* _Task input_
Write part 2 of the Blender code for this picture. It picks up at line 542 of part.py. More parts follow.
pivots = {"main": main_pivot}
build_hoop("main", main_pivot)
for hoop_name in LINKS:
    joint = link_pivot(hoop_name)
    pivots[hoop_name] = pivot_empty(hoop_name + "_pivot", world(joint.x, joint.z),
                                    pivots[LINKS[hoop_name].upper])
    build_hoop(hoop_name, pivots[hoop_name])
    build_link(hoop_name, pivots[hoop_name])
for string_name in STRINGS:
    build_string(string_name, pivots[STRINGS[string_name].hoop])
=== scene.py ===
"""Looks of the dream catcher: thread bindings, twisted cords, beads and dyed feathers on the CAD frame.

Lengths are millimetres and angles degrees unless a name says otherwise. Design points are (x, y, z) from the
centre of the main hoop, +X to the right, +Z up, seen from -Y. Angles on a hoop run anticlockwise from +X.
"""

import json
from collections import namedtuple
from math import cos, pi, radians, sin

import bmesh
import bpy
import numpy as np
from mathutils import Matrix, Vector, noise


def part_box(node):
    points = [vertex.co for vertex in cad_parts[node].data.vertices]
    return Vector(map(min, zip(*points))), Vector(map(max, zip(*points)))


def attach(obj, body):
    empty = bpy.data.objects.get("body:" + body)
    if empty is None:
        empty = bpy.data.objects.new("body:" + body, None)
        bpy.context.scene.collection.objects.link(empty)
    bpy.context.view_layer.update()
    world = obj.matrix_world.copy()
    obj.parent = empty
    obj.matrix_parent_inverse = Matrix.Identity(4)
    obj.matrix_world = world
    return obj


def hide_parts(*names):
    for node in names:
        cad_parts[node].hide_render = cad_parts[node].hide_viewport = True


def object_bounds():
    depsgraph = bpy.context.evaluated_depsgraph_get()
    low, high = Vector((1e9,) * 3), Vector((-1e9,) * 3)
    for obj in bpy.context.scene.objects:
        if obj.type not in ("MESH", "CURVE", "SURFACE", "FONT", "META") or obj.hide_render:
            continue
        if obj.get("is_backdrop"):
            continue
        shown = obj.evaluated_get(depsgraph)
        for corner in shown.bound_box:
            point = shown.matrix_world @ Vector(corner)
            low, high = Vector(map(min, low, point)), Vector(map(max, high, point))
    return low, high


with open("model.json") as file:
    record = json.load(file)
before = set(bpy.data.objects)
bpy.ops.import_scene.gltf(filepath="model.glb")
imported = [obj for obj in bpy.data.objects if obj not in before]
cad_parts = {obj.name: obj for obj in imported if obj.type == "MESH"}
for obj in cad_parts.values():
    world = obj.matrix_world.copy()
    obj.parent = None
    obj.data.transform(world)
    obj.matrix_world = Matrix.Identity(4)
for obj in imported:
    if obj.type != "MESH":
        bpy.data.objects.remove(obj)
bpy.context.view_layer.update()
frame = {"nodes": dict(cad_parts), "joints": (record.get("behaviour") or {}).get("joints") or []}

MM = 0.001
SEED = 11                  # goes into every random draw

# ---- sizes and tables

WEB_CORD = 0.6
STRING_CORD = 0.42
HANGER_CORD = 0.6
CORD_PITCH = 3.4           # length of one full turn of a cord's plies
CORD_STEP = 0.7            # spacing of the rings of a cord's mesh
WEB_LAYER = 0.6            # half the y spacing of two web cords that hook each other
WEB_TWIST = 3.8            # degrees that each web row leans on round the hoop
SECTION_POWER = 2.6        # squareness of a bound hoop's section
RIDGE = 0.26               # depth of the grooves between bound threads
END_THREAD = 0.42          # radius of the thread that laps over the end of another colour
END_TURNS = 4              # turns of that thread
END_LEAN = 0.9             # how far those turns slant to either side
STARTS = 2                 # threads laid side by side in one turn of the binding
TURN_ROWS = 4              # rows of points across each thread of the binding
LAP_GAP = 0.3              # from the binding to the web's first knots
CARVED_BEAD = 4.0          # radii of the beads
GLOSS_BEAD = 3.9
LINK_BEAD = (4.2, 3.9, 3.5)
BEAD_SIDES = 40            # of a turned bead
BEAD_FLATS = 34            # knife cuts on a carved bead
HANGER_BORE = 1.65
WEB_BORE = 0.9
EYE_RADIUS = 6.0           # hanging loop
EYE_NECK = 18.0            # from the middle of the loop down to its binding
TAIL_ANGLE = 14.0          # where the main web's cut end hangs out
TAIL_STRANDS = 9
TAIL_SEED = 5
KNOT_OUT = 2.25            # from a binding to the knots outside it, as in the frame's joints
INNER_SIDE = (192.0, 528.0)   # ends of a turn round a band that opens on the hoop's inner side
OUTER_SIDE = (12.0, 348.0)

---

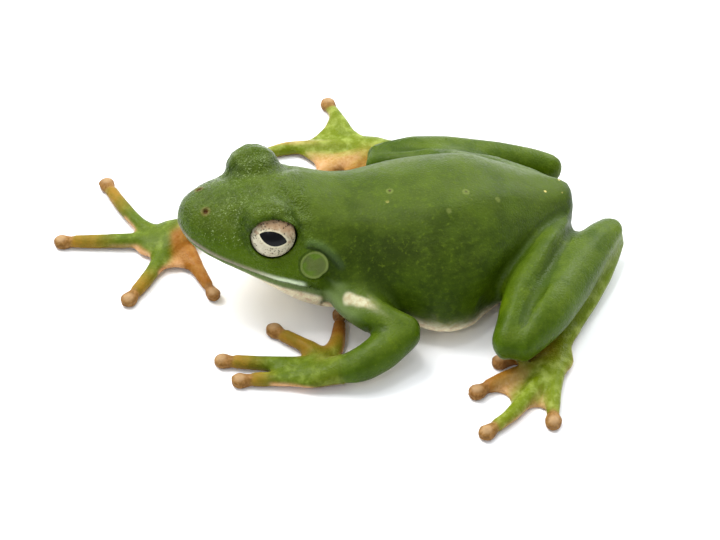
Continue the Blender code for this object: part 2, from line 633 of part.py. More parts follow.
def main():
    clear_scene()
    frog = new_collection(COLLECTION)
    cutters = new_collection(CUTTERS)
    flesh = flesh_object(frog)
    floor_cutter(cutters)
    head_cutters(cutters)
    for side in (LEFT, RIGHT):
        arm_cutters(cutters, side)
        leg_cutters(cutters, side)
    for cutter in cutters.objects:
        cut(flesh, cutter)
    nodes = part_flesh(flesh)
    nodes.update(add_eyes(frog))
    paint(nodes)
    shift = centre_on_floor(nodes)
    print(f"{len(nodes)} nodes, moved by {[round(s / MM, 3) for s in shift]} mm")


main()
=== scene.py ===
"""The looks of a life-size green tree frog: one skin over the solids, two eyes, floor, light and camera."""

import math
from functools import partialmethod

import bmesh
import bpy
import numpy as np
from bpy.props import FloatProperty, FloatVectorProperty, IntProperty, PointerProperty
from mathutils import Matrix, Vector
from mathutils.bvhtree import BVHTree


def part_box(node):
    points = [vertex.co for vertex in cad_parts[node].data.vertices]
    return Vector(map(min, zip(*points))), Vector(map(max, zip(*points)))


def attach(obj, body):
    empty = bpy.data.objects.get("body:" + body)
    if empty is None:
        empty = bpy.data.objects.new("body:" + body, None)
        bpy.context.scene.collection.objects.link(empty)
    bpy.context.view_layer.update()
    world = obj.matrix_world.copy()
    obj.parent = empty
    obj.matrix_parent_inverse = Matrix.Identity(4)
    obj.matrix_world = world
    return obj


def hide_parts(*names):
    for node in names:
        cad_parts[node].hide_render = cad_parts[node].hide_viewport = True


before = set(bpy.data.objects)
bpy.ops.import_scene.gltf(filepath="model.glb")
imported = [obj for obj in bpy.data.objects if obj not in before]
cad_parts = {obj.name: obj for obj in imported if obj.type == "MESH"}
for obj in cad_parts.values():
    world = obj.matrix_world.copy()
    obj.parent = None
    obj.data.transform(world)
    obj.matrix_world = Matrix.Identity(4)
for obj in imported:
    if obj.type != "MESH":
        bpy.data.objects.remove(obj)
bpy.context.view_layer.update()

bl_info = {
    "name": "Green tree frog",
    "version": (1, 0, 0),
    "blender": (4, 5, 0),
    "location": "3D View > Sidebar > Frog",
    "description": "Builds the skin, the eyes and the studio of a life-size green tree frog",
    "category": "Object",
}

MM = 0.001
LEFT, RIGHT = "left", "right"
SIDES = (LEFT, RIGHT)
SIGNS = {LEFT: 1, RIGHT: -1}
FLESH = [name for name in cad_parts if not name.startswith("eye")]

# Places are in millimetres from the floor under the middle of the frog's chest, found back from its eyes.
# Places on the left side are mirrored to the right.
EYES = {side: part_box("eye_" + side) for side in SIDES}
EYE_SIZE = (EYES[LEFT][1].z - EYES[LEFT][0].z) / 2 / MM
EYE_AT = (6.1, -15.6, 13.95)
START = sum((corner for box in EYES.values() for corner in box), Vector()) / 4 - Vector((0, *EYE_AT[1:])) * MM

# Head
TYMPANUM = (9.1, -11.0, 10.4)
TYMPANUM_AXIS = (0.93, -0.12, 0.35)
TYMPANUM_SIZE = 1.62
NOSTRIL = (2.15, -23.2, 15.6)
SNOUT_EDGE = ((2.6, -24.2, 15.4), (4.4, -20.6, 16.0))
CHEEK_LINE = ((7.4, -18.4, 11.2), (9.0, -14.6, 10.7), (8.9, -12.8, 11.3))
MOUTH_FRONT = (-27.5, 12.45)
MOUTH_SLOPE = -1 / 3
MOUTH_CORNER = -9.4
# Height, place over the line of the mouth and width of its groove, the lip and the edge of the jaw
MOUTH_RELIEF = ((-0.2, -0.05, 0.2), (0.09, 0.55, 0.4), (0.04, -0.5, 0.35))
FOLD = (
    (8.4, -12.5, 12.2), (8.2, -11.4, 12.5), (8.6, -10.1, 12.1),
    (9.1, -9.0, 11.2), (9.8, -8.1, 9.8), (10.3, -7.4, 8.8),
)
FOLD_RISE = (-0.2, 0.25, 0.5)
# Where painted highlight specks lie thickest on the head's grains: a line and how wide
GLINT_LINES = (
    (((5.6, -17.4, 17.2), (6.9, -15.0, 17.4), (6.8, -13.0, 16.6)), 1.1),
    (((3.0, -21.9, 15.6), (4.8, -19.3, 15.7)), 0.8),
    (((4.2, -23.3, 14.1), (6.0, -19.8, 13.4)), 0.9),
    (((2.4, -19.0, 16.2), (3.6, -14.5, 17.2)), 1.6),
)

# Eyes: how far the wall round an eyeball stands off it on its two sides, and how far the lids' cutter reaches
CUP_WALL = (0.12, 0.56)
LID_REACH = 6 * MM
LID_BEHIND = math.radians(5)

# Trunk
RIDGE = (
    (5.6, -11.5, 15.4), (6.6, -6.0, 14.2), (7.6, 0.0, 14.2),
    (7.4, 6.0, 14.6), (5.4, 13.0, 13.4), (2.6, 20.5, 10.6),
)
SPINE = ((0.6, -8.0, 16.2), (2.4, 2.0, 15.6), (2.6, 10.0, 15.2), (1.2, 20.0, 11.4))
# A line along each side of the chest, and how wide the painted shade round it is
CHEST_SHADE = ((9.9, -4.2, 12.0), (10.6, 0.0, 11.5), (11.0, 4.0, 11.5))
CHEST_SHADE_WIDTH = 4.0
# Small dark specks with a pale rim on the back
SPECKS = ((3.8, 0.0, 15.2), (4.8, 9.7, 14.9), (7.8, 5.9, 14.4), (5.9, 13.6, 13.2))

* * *

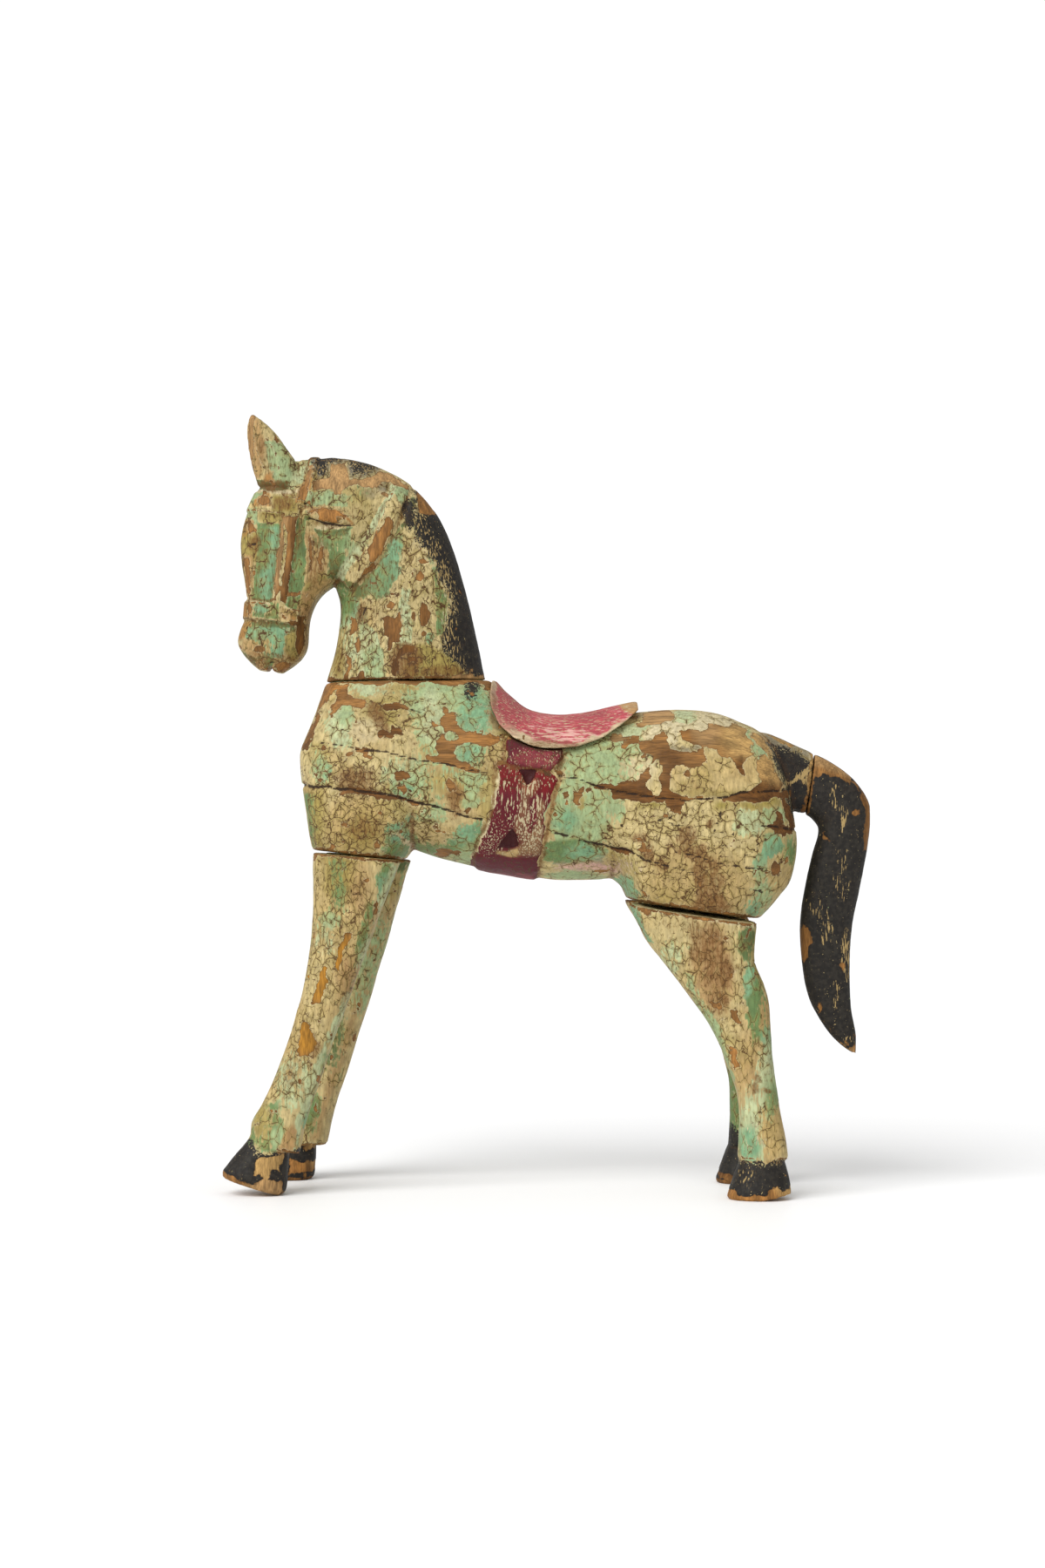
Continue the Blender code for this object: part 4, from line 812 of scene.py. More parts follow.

* _Given task_
Retype, in the same exact form, the lines of the material above from the line holding "for hoop_name in" through the line holding "low, high = Vector((1e9,)".

* _Solved exercise_
for hoop_name in LINKS:
    joint = link_pivot(hoop_name)
    pivots[hoop_name] = pivot_empty(hoop_name + "_pivot", world(joint.x, joint.z),
                                    pivots[LINKS[hoop_name].upper])
    build_hoop(hoop_name, pivots[hoop_name])
    build_link(hoop_name, pivots[hoop_name])
for string_name in STRINGS:
    build_string(string_name, pivots[STRINGS[string_name].hoop])
=== scene.py ===
"""Looks of the dream catcher: thread bindings, twisted cords, beads and dyed feathers on the CAD frame.

Lengths are millimetres and angles degrees unless a name says otherwise. Design points are (x, y, z) from the
centre of the main hoop, +X to the right, +Z up, seen from -Y. Angles on a hoop run anticlockwise from +X.
"""

import json
from collections import namedtuple
from math import cos, pi, radians, sin

import bmesh
import bpy
import numpy as np
from mathutils import Matrix, Vector, noise


def part_box(node):
    points = [vertex.co for vertex in cad_parts[node].data.vertices]
    return Vector(map(min, zip(*points))), Vector(map(max, zip(*points)))


def attach(obj, body):
    empty = bpy.data.objects.get("body:" + body)
    if empty is None:
        empty = bpy.data.objects.new("body:" + body, None)
        bpy.context.scene.collection.objects.link(empty)
    bpy.context.view_layer.update()
    world = obj.matrix_world.copy()
    obj.parent = empty
    obj.matrix_parent_inverse = Matrix.Identity(4)
    obj.matrix_world = world
    return obj


def hide_parts(*names):
    for node in names:
        cad_parts[node].hide_render = cad_parts[node].hide_viewport = True


def object_bounds():
    depsgraph = bpy.context.evaluated_depsgraph_get()
    low, high = Vector((1e9,) * 3), Vector((-1e9,) * 3)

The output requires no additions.